My parents were extremely loving (and extremely racist, homophobic) people. I learned to respect and honor people no matter what race, religion or sexuality there are. College is about stretching yourself, and experiencing people from all walks of life. The education is only half of it.

I absolutely believe that if finances are not an issue, he should be encouraged to live on campus. If they are an issue, he should at least be encouraged to join clubs, study groups and spend as much time as possible on campus.
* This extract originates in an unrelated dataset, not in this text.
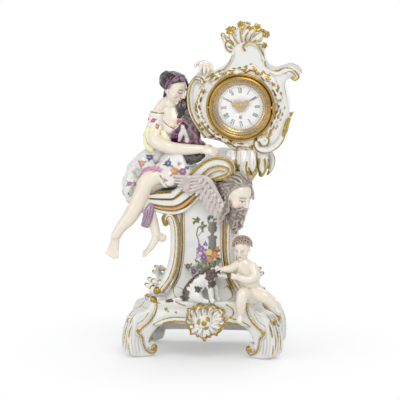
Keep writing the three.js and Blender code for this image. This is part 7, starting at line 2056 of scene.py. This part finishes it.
PIECES = [
    ("plinth", "Plinth", "Wall and roof of the plinth", make_plinth),
    ("feet", "Feet", "Four scroll feet", on_corners("foot", make_foot)),
    ("cartouche", "Cartouche", "Shell on the front apron", make_cartouche),
    ("pedestal", "Pedestal", "Shaft with its painted panels", make_pedestal),
    ("pilasters", "Pilasters", "Four C-scrolls on the shaft's corners",
     on_corners("pilaster", make_pilaster)),
    ("cornice", "Cornice", "Ribbed band on the shaft", make_cornice),
    ("console", "Console", "Roll at the end of the band", make_console),
    ("case", "Clock case", "Case with its frill and scrolls", make_case),
    ("crest", "Crest", "Fronds and flowers on the neck", make_crest),
    ("bracket", "Bracket", "Leaves under the case", make_bracket),
    ("lady", "Lady", "Seated figure with her dress", make_lady),
    ("elder", "Old man", "Bearded head", make_elder),
    ("wing", "Wing", "Wing over the band", make_wing),
    ("putto", "Putto", "Seated child", make_putto),
    ("dog", "Dog", "Sitting dog", make_dog),
    ("bezel", "Bezel", "Flange, ring and glass", make_bezel),
    ("dial", "Dial", "Enamel dial and its figures", make_dial),
    ("hands", "Hands", "Hour and minute hand", make_hands),
    ("rear", "Rear fittings", "Rear ring and door", make_rear),
    ("works", "Works", "Movement and its fittings", dress_nodes),
]


def operator_for(key, label, words, make):
    """Operator class that makes one piece or one group of like pieces."""

    def execute(self, context):
        make(context.scene.clock_settings)
        return {"FINISHED"}

    return type("CLOCK_OT_" + key, (bpy.types.Operator,),
                {"__doc__": words, "bl_idname": "clock." + key, "bl_label": label, "execute": execute})


OPERATORS = [operator_for("finishes", "Finishes", "Makes every material", make_finishes),
             operator_for("stage", "Stage", "Makes the floor, the lamps and the camera", make_stage)]
OPERATORS += [operator_for(*piece) for piece in PIECES]


class CLOCK_PT_sidebar(bpy.types.Panel):
    """Lists the clock's settings and the steps that build it"""

    bl_label = "Porcelain Figure Clock"
    bl_idname = "CLOCK_PT_sidebar"
    bl_space_type = "VIEW_3D"
    bl_region_type = "UI"
    bl_category = "Clock"

    def draw(self, context):
        for key in ClockSettings.__annotations__:
            self.layout.prop(context.scene.clock_settings, key)
        for step in OPERATORS:
            self.layout.operator(step.bl_idname)


CLASSES = [ClockSettings, *OPERATORS, CLOCK_PT_sidebar]


def register():
    for kind in CLASSES:
        bpy.utils.register_class(kind)
    bpy.types.Scene.clock_settings = bpy.props.PointerProperty(type=ClockSettings)


def unregister():
    del bpy.types.Scene.clock_settings
    for kind in reversed(CLASSES):
        bpy.utils.unregister_class(kind)


def main():
    """Registers the add-on, runs its steps in order and writes the two sizes."""
    register()
    for step in OPERATORS:
        getattr(bpy.ops.clock, step.bl_idname.split(".")[1])()


if __name__ == "__main__":
    main()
Hey, if you can only afford a community college, then so be it, but if you can swing the on campus housing I would push it too.

dakotamom's picture

well BM would lead you to believe that she and her new hubby are extremely well off...recently their purchases included a big screen tv, they've remodeled the kitchen and currently making a master bathroom. her stepdaughter and son with new hubby are getting new stuff all the time, but her 2 kids with DH don't see as much....they're the blacksheep. ss15 has been told he acts just like DH but looks like BM, and ss17 had BM's facial features more when he was younger but is starting to grow facial hair just like DH-pisses her off.
now that it's time to pay for college it's a whole different story. keep in mind that ss17 was going to go to a state school $7000 a year but she said that she'd miss him and wanted him closer so now he's going to a private college and spending $20,000. so tell me how going to a more expensive school is a smart money decision??? he would have lived in the dorms at the state school.....
he's now going to have to drive 30 miles one way back and forth every day at over $3.00 per gallon of gas- he has a truck so it's not good gas mileage. doubt he'll stay on campus if he has a break in classes. he'll have to get up early to scrap off his car in the winter, allow extra drive time in bad weather - have to find a parking spot (not many commuter lots) get to class. so say he has class at 8 - he'll have to be ready to go out the door around 7 which means getting up at 630.....not going to happen if he keeps his current habits.

dakotamom's picture

bm has not advised us on anything so until she presents us with a bill or includes us on expenses no. we will NOT give BM money - we will pay it directly to the school.
i have $500 i will give to ss to help pay for his books. DH and i had originally agreed on $1000 that we would take him shopping for bedding, storage bins, computer, little stuff for his dorm - but since this is not going to be an issue -DH will keep it secured and give to ss when he needs it for school expenses over my donation.
if he's staying at home - there's no need for the excessive money donations to him. we've told him this.